WHAT THE TASK ASKS: Go through the lines below. Copy those with "scene".

DATA:
┄┄┄┄┄┄┄┄┄┄┄┄┄┄┄┄┄┄┄┄

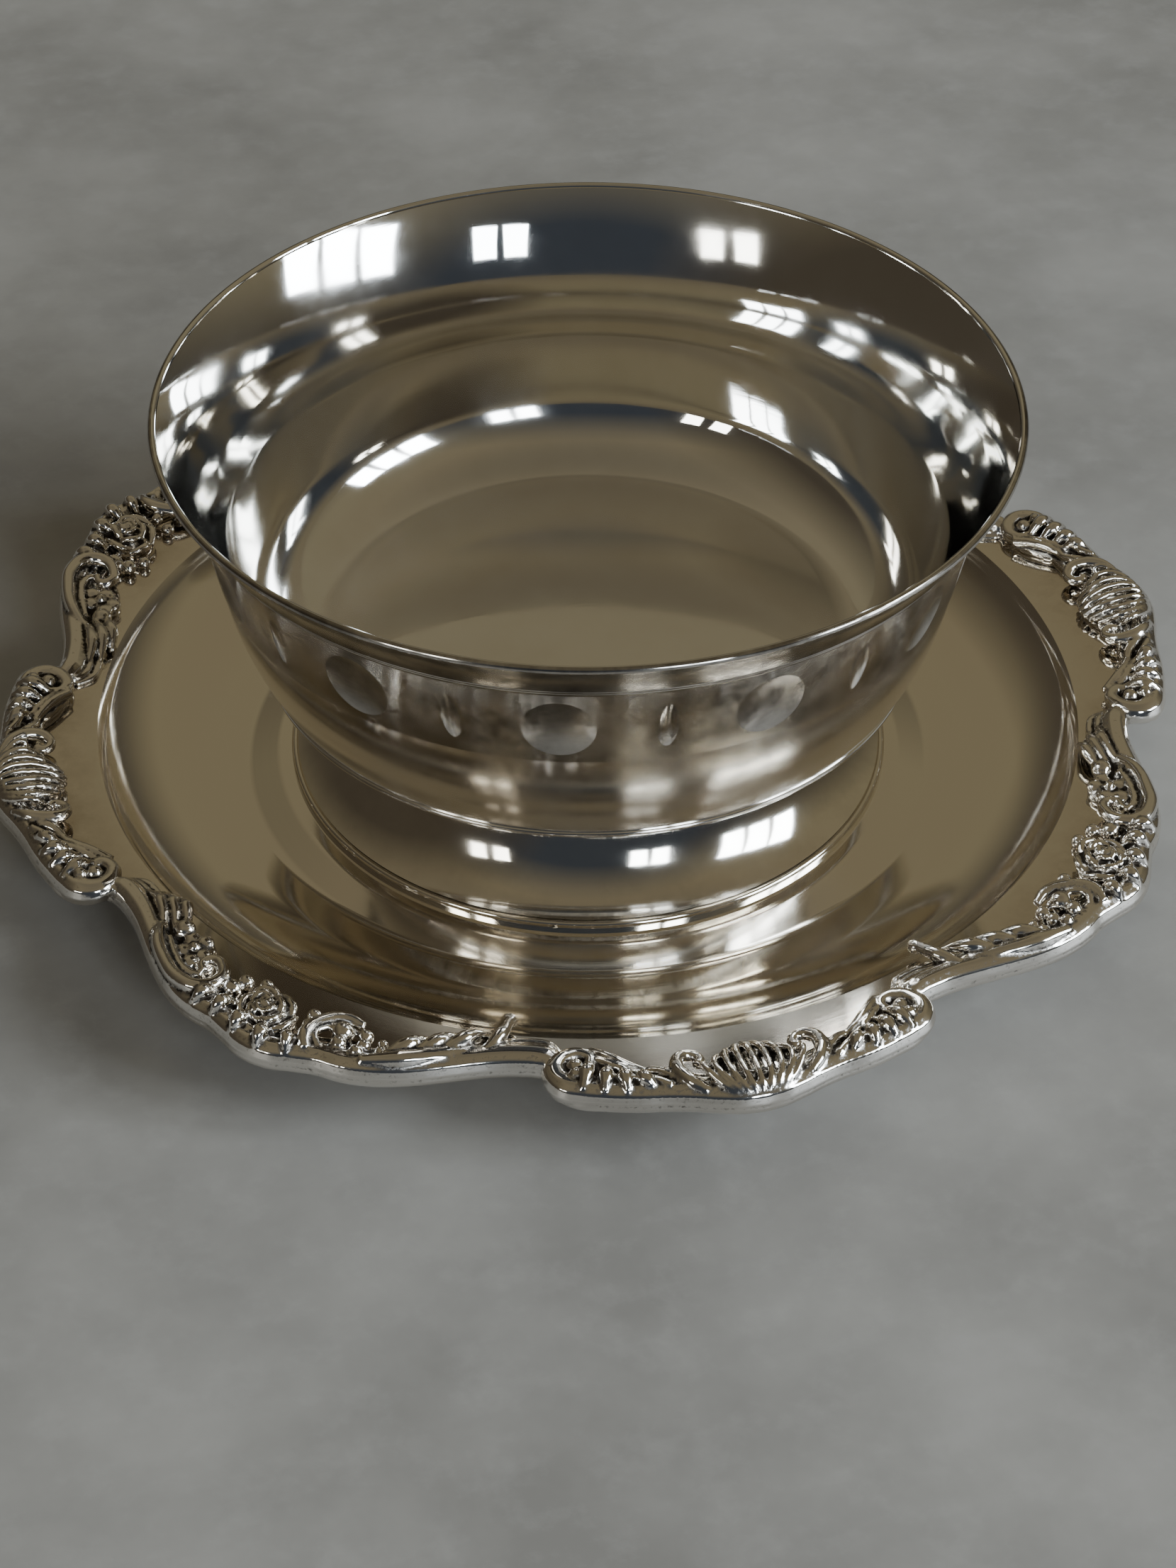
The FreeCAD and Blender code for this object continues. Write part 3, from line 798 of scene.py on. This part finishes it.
def roseSpray(edge):
    parts = []
    # leaf that leads in from the notch along the rail
    for low, high, inset in ((-24.4, -17.6, 4.6), (-23.2, -16.8, 6.3), (-21.2, -16.2, 8.0)):
        parts.append(strand(edge, [(low, inset, 0.8), ((low + high) / 2, inset + 0.3, 2.3),
                                   (high, inset - 0.6, 1.6)],
                            [0.4, 1.05, 0.6]))
    parts.append(bud(edge, (-16.2, 7.0, 1.6), (1.6, 1.6, 1.5)))
    # scroll that holds the small flower
    scroll = [(-18.2, 3.6, 2.0), (-16.4, 2.2, 2.6), (-13.4, 1.7, 2.7), (-10.2, 1.9, 2.8), (-8.0, 3.5, 2.8),
              (-7.4, 6.0, 2.7),
              (-8.4, 8.3, 2.5), (-10.2, 8.5, 2.3), (-10.7, 6.9, 2.2), (-9.7, 6.0, 2.2)]
    parts.append(strand(edge, scroll, [0.6, 1.0, 1.15, 1.2, 1.2, 1.15, 1.0, 0.85, 0.7, 0.65]))
    parts.append(strand(edge, [(-16.4, 4.4, 1.8), (-13.4, 3.9, 2.0), (-11.0, 4.2, 2.1), (-9.6, 5.4, 2.1)],
                        [0.35, 0.55, 0.55, 0.4]))
    parts += flowerHead(edge, (-13.2, 7.2, 1.2), 3.0, 5)
    # rose, the buds beside it and the frilled leaves that hang over the rail
    parts += roseHead(edge, (-1.4, 7.2, 1.8), 4.2)
    for angle, tip, width in ((-6.9, -7.7, 1.05), (-4.8, -5.3, 1.2), (-2.4, -2.5, 1.25), (0.0, 0.4, 1.2),
                              (2.2, 3.0, 1.0)):
        parts.append(strand(edge, [(angle, 4.6, 1.7), ((angle + tip) / 2, 2.6, 3.3), (tip, 0.7, 2.0)],
                            [0.6, width, 0.35]))
    for angle, inset, lift, size in ((-6.3, 6.9, 1.5, 1.45), (-6.0, 9.4, 1.2, 1.2),
                                     (-4.2, 11.2, 0.9, 1.05), (2.4, 10.4, 1.0, 1.1),
                                     (2.8, 7.6, 1.6, 1.0)):
        parts.append(bud(edge, (angle, inset, lift), (size, size, size)))
    # ribbed curl and the cluster of berries in it
    for shift, width in ((0, 1.1), (1.0, 0.6)):
        curl = [(4.4 + shift, 1.6 + shift, 2.3), (3.6 + shift * 0.8, 4.4, 2.8),
                (4.1 + shift * 0.7, 7.4 - shift, 2.7),
                (5.9, 9.4 - shift * 1.6, 2.2), (7.8, 9.3 - shift * 1.6, 1.8)]
        parts.append(strand(edge, curl, [width * 0.7, width, width, width * 0.9, width * 0.6]))
    for angle, inset, lift, size in ((6.4, 6.6, 2.1, 1.65), (8.5, 7.4, 1.6, 1.15), (6.8, 4.1, 2.4, 1.2),
                                     (8.9, 5.2, 1.9, 1.05),
                                     (8.7, 3.3, 2.5, 1.0), (10.6, 4.6, 1.6, 0.9), (12.0, 5.4, 1.2, 0.75),
                                     (10.3, 6.6, 1.2, 0.8)):
        parts.append(bud(edge, (angle, inset, lift), (size, size, size)))
    # long leaf with fingers, and the curled bud that ends it
    parts.append(strand(edge, [(9.4, 1.8, 2.2), (12.6, 2.1, 2.4), (16.6, 2.6, 2.1), (20.4, 3.4, 1.7)],
                        [0.8, 1.35, 1.2, 0.6]))
    for root, tip, inset in ((11.2, 14.8, 7.4), (13.6, 17.4, 7.6), (16.0, 20.0, 7.2)):
        parts.append(strand(edge, [(root, 2.9, 2.2), ((root + tip) / 2, 4.8, 3.0), (tip, inset, 1.2)],
                            [0.7, 1.15, 0.35]))
    parts.append(strand(edge, [(20.2, 2.8, 2.0), (21.2, 5.4, 2.5), (21.6, 8.6, 2.2)], [0.8, 1.1, 0.8]))
    parts.append(bud(edge, (21.6, 8.9, 1.9), (1.2, 1.2, 1.1)))
    return parts


def castTogether(parts, name):
    # the separate masses become one casting with soft valleys
    casting = joinAll(parts, name)
    useModifier(casting, "REMESH", mode="VOXEL", voxel_size=border["voxel"])
    useModifier(casting, "SMOOTH", factor=0.5, iterations=2)
    pick([casting])
    bpy.ops.object.shade_smooth()
    markWorn(casting)
    return casting


def markWorn(casting):
    # how far each point stands out from a smoothed copy: crests are rubbed bright, valleys keep their oxide
    calm = copyPiece(casting, "calmCopy")
    useModifier(calm, "SMOOTH", factor=1, iterations=border["wornSpread"])
    worn = casting.data.attributes.new("worn", "FLOAT", "POINT")
    for mark, vertex, still in zip(worn.data, casting.data.vertices, calm.data.vertices):
        mark.value = 0.5 + (vertex.co - still.co).dot(vertex.normal) / border["crestHeight"]
    bpy.data.objects.remove(calm)


castLook = {
    "colour": (0.82, 0.79, 0.74), "oxide": (0.05, 0.042, 0.034), "roughness": 0.10, "oxideRoughness": 0.5,
    "wornRange": (0.36, 0.50), "speckleScale": 1500, "speckleBump": 4e-6,
}
solderLook = {
    "colour": (0.62, 0.60, 0.56), "tarnishAndShadeColour": (0.20, 0.17, 0.14), "tarnishAndShade": 0.9, "tarnishScale": 400,
    "tarnishAndShadeFrom": None, "ringScale": 900, "ringDrift": 4.0, "ringBump": 1e-5, "waveBump": 2e-5,
    "grainScale": 2500, "grainBump": 3e-6, "dentBump": 1e-5, "brushed": 0, "smudgeScale": 300,
    "roughness": (0.18, 0.4),
}


def makeBorder():
    silver = castSilver("castSilver", castLook)
    half = border["shellHalf"] - border["jointGap"]
    hookStart = half - border["hookReach"]
    parts = railRods(shellEdge, -hookStart, hookStart) + shellFan(shellEdge)
    for side in (-1, 1):
        parts += leafCurl(shellEdge, side, half)
    shell = castTogether(parts, "shellCasting")
    half = 45 - border["shellHalf"] - border["jointGap"]
    parts = railRods(roseEdge, -half, half, border["wireTuck"])
    parts += roseSpray(roseEdge)
    rose = castTogether(parts, "roseCasting")
    for casting in (shell, rose):
        giveMaterial(casting, silver)
    for index, side in enumerate(("front", "right", "back", "left")):
        copy = copyPiece(shell, "shellCasting_" + side, turn=90 * index)
        finishPiece(copy, "cast_silver_plate", "border_shell_" + side)
    for index in range(4):
        name = "roseCasting_%d" % (index + 1)
        copy = copyPiece(rose, name, turn=45 + 90 * index, mirrored=index % 2 == 0)
        finishPiece(copy, "cast_silver_plate", "border_rose_%d" % (index + 1))
    print("border made", len(shell.data.polygons), len(rose.data.polygons))
    bpy.data.objects.remove(shell)
    bpy.data.objects.remove(rose)


def makeJointDrops(material):
    drops = []
    radius = border["notchRadius"] - border["dropInset"]
    for index in range(4):
        for side in (-1, 1):
            turn = math.radians(index * 90 + side * border["shellHalf"])
            startClean()
            bpy.ops.mesh.primitive_ico_sphere_add(subdivisions=3, radius=border["dropRadius"])
            drop = bpy.context.object
            drop.scale = border["dropShape"]
            drop.rotation_euler.z = turn
            drop.location = (radius * math.sin(turn), -radius * math.cos(turn), flangeTop(radius))
            bpy.ops.object.transform_apply(location=True, rotation=True, scale=True)
            drops.append(drop)
    joined = joinAll(drops, "jointSolderDrops")
    pick([joined])
    bpy.ops.object.shade_smooth()
    giveMaterial(joined, material)
    finishPiece(joined, "solder", "border_joint_solder")


# Stage

stage = {
    "cameraTurn": -15.0,
    "cameraReach": 424.1 * mm,
    "cameraHeight": 343.3 * mm,
    "cameraPitch": 39.53,
    "lens": 80.07,
    "tableSize": 6.0,
    "tableDark": (0.26, 0.252, 0.235),
    "tablePale": (0.40, 0.39, 0.365),
    "tableFleck": (0.46, 0.45, 0.425),
    # name, count, first turn from the camera, step, height angle, size, distance, power, colour
    "windows": (("windowRight", 2, 21, 9, 24, (0.24, 0.55), 2.2, 8, (0.84, 0.92, 1.0)),
                ("windowSide", 3, 62, 12, 26, (0.34, 0.75), 2.2, 18, (0.84, 0.92, 1.0)),
                ("windowLeft", 2, -36, -10, 24, (0.24, 0.5), 2.4, 4, (0.95, 0.95, 0.9))),
}


def makeTable(s):
    startClean()
    bpy.ops.mesh.primitive_plane_add(size=s["tableSize"], location=(0, 0, 0))
    table = bpy.context.object
    table.name = "tableTop"
    material, nodes, links, shader = newMaterial("paleStone")
    place = nodes.new("ShaderNodeTexCoord").outputs["Object"]
    cloud = addNoise(nodes, links, place, 14, 6, 0.6)
    spot = addNoise(nodes, links, place, 120, 5, 0.7)
    base = mixColours(nodes, links, remap(nodes, links, cloud, 0, 1), s["tableDark"], s["tablePale"])
    flecks = remap(nodes, links, spot, 0, 0.25, 0.5, 0.75)
    links.new(mixColours(nodes, links, flecks, base, s["tableFleck"]), shader.inputs["Base Color"])
    links.new(remap(nodes, links, spot, 0.42, 0.6), shader.inputs["Roughness"])
    giveMaterial(table, material)


def softbox(name, azimuth, height, width, tall, distance, power, colour):
    turn = math.radians(azimuth)
    rise = math.radians(height)
    way = Vector((math.sin(turn) * math.cos(rise), -math.cos(turn) * math.cos(rise), math.sin(rise)))
    light = bpy.data.lights.new(name, "AREA")
    light.shape = "RECTANGLE"
    light.size = width
    light.size_y = tall
    light.energy = power
    light.color = colour
    lamp = bpy.data.objects.new(name, light)
    bpy.context.scene.collection.objects.link(lamp)
    lamp.location = way * distance
    lamp.rotation_euler = way.to_track_quat("Z", "Y").to_euler()


def makeStudio():
    # warm dim room, darker behind the camera and on its left, lit by tall cool softboxes
    world = bpy.data.worlds.new("softStudio")
    bpy.context.scene.world = world
    world.use_nodes = True
    nodes = world.node_tree.nodes
    links = world.node_tree.links
    place = nodes.new("ShaderNodeTexCoord").outputs["Generated"]
    apart = nodes.new("ShaderNodeSeparateXYZ")
    links.new(place, apart.inputs["Vector"])
    ramp = nodes.new("ShaderNodeValToRGB")
    links.new(apart.outputs["Z"], ramp.inputs["Fac"])
    colours = ((0.0, (0.05, 0.046, 0.038, 1)), (0.22, (0.11, 0.096, 0.066, 1)),
               (0.5, (0.205, 0.178, 0.113, 1)),
               (0.8, (0.20, 0.17, 0.11, 1)), (1.0, (0.15, 0.13, 0.09, 1)))
    for element, (position, colour) in zip(ramp.color_ramp.elements, (colours[0], colours[-1])):
        element.position, element.color = position, colour
    for position, colour in colours[1:-1]:
        ramp.color_ramp.elements.new(position).color = colour
    turn = math.radians(stage["cameraTurn"])
    shown = ramp.outputs["Color"]
    darkSides = (((math.sin(turn), -math.cos(turn), -0.35), (0.1, 0.7), (0.040, 0.046, 0.056)),
                 ((-math.cos(turn), -math.sin(turn), -0.15), (0.25, 0.8), (0.060, 0.050, 0.036)))
    for way, span, colour in darkSides:
        facing = nodes.new("ShaderNodeVectorMath")
        facing.operation = "DOT_PRODUCT"
        links.new(place, facing.inputs[0])
        facing.inputs[1].default_value = way
        amount = remap(nodes, links, facing.outputs["Value"], 0, 1, *span)
        shown = mixColours(nodes, links, amount, shown, colour)
    links.new(shown, nodes["Background"].inputs["Color"])
    nodes["Background"].inputs["Strength"].default_value = 1.0
    for name, count, first, step, height, (width, tall), distance, power, colour in stage["windows"]:
        for index in range(count):
            azimuth = stage["cameraTurn"] + first + index * step
            softbox("%s_%d" % (name, index), azimuth, height, width, tall, distance, power, colour)


def makeCamera(s):
    turn = math.radians(s["cameraTurn"])
    pitch = math.radians(s["cameraPitch"])
    camera = bpy.data.objects.new("camera", bpy.data.cameras.new("camera"))
    bpy.context.scene.collection.objects.link(camera)
    camera.location = (math.sin(turn) * s["cameraReach"], -math.cos(turn) * s["cameraReach"],
                       s["cameraHeight"])
    camera.rotation_euler = (math.pi / 2 - pitch, 0, turn)
    camera.data.lens = s["lens"]
    camera.data.sensor_width = 36
    camera.data.clip_start = 0.01
    bpy.context.scene.camera = camera


makeCamera(stage)
makeTable(stage)
makeStudio()
makeBowl(bowl)
makeFoot(foot)
solderSilver = turnedSilver("solderSilver", solderLook)
solderRing("neckSolder", foot["neckRadius"], bowlLow.z, 1, -1, solderSilver, "bowl_to_foot_solder")
footInner = footHigh.x - foot["flareInset"] - 2 * foot["wall"]
solderRing("baseSolder", footInner, footLow.z, -1, 1, solderSilver, "foot_to_plate_solder")
makePlate(plate)
makeBorder()
makeJointDrops(solderSilver)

┄┄┄┄┄┄┄┄┄┄┄┄┄┄┄┄┄┄┄┄

PROBLEM SOLUTION:
The FreeCAD and Blender code for this object continues. Write part 3, from line 798 of scene.py on. This part finishes it.
    bpy.context.scene.collection.objects.link(lamp)
    bpy.context.scene.world = world
    bpy.context.scene.collection.objects.link(camera)
    bpy.context.scene.camera = camera